WORK REQUIRED → Everything from the line containing "box_matrix = (Matrix.Translation((BOX_CENTRE[0]" through the line containing "from mathutils import Matrix, Vector" should be repeated exactly, and nothing else from the data.

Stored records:
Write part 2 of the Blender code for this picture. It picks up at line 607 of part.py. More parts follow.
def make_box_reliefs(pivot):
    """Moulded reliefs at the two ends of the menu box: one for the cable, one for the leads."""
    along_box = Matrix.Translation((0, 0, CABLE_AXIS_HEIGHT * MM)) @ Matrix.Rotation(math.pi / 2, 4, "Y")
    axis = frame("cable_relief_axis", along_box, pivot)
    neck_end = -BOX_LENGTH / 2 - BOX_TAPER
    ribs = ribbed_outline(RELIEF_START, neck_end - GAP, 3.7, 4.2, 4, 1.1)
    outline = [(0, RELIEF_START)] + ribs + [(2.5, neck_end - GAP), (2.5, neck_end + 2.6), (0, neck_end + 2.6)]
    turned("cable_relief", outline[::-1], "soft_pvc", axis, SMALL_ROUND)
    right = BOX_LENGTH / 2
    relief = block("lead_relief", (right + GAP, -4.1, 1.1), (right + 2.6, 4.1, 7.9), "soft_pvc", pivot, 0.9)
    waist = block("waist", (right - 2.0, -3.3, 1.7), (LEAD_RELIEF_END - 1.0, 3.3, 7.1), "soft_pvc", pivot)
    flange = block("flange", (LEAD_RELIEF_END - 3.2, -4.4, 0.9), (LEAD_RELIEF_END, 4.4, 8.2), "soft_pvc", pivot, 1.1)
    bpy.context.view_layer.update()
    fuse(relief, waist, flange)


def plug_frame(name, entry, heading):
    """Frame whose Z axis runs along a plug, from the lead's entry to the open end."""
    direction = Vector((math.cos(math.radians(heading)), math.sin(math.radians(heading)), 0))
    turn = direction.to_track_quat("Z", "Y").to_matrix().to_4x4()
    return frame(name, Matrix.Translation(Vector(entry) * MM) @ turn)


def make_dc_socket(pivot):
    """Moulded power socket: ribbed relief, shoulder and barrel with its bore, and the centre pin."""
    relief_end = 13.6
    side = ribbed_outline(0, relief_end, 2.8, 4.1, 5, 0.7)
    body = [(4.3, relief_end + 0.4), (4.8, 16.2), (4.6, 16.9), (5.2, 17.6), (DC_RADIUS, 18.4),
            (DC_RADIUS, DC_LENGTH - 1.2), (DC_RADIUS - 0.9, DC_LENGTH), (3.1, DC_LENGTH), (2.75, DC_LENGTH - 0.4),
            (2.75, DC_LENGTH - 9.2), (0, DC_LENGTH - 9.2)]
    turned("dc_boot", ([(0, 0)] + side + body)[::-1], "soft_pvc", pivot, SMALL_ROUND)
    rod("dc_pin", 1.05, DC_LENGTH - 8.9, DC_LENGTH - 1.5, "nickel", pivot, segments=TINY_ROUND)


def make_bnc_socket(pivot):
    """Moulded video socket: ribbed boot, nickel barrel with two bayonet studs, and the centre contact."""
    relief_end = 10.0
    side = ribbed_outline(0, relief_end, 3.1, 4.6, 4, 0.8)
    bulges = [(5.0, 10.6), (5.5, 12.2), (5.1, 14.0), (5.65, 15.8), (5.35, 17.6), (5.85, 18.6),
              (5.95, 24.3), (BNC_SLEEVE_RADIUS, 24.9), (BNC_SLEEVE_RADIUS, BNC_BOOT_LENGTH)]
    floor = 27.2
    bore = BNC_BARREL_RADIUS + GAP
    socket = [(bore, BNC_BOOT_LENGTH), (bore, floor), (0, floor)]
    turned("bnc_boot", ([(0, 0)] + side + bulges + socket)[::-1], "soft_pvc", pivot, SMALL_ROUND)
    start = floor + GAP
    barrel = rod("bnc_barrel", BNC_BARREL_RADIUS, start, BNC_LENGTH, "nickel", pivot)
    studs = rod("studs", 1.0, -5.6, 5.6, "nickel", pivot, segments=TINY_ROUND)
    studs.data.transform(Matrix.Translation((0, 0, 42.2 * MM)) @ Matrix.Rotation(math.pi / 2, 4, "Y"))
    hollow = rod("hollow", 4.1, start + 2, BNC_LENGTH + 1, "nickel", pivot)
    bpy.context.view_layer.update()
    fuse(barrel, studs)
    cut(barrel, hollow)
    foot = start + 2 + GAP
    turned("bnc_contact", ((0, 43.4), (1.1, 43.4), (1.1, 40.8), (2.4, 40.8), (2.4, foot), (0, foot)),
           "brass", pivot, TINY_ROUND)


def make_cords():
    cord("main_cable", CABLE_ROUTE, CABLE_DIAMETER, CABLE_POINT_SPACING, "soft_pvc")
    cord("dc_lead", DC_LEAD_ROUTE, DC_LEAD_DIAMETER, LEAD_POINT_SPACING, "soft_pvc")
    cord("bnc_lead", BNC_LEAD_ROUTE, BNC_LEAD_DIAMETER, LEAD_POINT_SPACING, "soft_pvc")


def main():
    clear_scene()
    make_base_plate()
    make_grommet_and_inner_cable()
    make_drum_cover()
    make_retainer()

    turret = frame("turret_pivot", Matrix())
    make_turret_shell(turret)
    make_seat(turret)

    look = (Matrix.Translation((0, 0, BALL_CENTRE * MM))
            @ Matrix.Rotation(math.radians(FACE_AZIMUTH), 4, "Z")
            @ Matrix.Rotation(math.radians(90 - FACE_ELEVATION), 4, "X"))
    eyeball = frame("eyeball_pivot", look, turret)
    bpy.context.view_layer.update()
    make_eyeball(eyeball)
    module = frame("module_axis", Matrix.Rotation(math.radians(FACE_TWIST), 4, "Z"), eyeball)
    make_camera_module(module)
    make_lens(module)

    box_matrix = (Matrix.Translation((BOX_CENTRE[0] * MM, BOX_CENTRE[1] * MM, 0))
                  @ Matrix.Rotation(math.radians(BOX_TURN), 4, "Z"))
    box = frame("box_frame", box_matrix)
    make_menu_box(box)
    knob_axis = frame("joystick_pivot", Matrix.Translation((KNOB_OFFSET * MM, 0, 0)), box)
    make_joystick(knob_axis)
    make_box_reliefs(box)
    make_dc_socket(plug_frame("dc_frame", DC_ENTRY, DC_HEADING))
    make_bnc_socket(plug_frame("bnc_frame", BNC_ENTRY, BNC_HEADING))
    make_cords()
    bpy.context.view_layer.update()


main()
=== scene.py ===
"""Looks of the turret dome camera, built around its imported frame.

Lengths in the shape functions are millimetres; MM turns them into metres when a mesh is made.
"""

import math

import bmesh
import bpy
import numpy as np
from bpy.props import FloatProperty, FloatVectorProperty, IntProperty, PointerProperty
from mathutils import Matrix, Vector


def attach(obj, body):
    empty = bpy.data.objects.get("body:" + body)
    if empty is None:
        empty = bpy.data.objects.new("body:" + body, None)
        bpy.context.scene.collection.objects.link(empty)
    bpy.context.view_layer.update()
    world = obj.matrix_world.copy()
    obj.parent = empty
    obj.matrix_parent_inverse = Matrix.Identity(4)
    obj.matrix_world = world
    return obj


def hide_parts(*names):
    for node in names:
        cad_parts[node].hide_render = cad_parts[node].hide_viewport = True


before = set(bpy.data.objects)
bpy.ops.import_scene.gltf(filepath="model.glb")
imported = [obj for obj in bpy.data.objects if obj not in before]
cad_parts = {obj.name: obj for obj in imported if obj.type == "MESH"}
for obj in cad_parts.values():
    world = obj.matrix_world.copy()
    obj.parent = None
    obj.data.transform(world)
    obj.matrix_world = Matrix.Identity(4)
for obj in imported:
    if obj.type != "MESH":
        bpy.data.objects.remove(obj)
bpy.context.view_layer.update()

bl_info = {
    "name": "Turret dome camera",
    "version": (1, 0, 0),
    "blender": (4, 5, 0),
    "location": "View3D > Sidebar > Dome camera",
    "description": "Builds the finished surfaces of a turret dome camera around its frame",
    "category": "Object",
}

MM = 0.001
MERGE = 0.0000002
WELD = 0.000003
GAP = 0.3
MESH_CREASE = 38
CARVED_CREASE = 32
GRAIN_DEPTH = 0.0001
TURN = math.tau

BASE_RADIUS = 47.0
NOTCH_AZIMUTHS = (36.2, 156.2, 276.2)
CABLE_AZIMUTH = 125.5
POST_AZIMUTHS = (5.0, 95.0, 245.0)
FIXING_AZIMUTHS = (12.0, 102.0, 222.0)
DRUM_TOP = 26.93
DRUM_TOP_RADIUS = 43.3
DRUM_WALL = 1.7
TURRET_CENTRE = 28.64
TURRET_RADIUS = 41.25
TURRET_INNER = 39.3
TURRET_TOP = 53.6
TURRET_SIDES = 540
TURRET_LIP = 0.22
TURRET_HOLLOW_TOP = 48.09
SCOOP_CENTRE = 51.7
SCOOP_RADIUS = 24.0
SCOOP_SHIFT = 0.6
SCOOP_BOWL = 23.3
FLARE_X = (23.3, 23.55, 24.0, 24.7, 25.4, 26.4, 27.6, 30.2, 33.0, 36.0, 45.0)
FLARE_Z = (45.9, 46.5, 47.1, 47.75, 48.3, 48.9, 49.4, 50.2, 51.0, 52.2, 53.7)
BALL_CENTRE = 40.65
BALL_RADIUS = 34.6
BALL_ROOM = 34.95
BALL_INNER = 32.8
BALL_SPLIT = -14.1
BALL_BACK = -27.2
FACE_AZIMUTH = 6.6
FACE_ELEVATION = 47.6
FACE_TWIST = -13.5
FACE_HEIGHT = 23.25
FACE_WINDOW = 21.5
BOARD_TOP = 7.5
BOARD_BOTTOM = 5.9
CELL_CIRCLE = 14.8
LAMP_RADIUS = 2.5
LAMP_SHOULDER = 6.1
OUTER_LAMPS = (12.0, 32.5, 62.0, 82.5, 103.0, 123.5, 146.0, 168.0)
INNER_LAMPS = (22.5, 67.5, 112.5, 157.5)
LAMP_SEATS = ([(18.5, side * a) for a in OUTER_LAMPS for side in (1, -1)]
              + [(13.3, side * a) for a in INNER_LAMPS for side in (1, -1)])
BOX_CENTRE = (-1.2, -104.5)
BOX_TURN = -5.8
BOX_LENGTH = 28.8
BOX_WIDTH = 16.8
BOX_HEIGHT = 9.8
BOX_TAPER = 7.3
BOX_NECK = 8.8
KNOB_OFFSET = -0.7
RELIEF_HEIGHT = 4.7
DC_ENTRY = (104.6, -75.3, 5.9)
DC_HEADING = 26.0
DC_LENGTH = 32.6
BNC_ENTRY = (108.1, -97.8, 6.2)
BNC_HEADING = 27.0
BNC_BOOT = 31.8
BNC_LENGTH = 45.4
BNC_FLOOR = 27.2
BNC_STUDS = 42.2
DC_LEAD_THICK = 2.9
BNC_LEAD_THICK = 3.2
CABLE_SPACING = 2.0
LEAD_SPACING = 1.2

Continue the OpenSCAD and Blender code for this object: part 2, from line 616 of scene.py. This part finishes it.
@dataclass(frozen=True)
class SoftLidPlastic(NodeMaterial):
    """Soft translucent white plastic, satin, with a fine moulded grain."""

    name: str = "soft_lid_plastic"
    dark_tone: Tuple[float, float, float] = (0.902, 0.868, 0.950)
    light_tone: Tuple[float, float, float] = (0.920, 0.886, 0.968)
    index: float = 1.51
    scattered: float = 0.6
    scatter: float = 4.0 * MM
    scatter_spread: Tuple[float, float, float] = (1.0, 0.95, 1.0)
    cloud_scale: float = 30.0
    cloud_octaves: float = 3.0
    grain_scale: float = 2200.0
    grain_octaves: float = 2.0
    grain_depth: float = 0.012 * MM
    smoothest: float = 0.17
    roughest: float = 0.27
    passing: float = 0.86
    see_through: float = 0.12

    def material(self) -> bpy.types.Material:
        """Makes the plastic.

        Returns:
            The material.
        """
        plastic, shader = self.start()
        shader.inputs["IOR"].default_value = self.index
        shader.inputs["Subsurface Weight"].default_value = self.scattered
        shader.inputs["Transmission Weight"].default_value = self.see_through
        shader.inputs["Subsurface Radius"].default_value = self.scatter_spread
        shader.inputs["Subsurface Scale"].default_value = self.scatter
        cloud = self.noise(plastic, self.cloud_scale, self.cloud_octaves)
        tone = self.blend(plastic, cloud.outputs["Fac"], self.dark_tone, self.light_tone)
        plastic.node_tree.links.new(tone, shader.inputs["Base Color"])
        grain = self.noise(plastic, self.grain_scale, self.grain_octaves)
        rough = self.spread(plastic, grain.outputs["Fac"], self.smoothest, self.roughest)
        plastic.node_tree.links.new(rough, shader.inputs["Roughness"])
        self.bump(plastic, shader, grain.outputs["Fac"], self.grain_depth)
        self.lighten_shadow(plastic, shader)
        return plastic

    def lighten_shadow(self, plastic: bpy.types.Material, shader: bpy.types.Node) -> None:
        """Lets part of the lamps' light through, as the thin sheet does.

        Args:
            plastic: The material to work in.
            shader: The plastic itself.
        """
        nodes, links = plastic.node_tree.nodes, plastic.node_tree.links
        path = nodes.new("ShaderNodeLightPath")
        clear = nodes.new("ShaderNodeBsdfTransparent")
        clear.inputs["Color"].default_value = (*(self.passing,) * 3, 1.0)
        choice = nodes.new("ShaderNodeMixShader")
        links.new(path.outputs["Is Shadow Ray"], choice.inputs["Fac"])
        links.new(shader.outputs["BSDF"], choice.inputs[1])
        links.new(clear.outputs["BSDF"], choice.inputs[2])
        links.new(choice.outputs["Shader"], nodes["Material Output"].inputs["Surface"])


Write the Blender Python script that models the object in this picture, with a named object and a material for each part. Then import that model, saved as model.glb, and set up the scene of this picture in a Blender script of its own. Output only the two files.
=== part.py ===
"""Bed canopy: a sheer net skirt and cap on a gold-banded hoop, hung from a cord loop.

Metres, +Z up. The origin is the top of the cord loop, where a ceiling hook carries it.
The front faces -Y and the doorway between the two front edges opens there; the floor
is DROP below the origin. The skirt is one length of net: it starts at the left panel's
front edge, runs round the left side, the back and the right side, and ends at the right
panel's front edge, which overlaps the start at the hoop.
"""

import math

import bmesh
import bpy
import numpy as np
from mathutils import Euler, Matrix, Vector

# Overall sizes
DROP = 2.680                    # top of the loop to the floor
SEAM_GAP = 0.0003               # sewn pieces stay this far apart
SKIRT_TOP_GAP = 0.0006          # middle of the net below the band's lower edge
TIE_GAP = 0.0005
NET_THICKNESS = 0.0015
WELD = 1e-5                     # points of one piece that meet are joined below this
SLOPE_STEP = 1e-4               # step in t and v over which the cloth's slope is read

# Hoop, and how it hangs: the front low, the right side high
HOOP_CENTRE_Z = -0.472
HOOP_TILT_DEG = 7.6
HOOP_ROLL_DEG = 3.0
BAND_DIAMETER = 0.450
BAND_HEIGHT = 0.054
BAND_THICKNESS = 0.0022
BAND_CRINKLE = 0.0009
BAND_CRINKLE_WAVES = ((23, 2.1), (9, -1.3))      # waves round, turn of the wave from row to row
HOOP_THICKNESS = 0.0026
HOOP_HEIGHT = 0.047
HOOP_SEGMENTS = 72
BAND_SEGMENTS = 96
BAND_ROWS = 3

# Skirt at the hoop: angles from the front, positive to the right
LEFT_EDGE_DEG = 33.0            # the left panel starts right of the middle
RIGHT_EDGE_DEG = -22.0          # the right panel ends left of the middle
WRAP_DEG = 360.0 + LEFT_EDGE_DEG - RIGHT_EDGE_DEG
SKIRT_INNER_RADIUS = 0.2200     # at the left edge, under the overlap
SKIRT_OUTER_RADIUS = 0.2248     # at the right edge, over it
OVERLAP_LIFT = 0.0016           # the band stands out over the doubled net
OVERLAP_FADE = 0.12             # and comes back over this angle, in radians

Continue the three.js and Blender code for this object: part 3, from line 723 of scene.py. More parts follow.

FULL SOLUTION →
    box_matrix = (Matrix.Translation((BOX_CENTRE[0] * MM, BOX_CENTRE[1] * MM, 0))
                  @ Matrix.Rotation(math.radians(BOX_TURN), 4, "Z"))
    box = frame("box_frame", box_matrix)
    make_menu_box(box)
    knob_axis = frame("joystick_pivot", Matrix.Translation((KNOB_OFFSET * MM, 0, 0)), box)
    make_joystick(knob_axis)
    make_box_reliefs(box)
    make_dc_socket(plug_frame("dc_frame", DC_ENTRY, DC_HEADING))
    make_bnc_socket(plug_frame("bnc_frame", BNC_ENTRY, BNC_HEADING))
    make_cords()
    bpy.context.view_layer.update()


main()
=== scene.py ===
"""Looks of the turret dome camera, built around its imported frame.

Lengths in the shape functions are millimetres; MM turns them into metres when a mesh is made.
"""

import math

import bmesh
import bpy
import numpy as np
from bpy.props import FloatProperty, FloatVectorProperty, IntProperty, PointerProperty
from mathutils import Matrix, Vector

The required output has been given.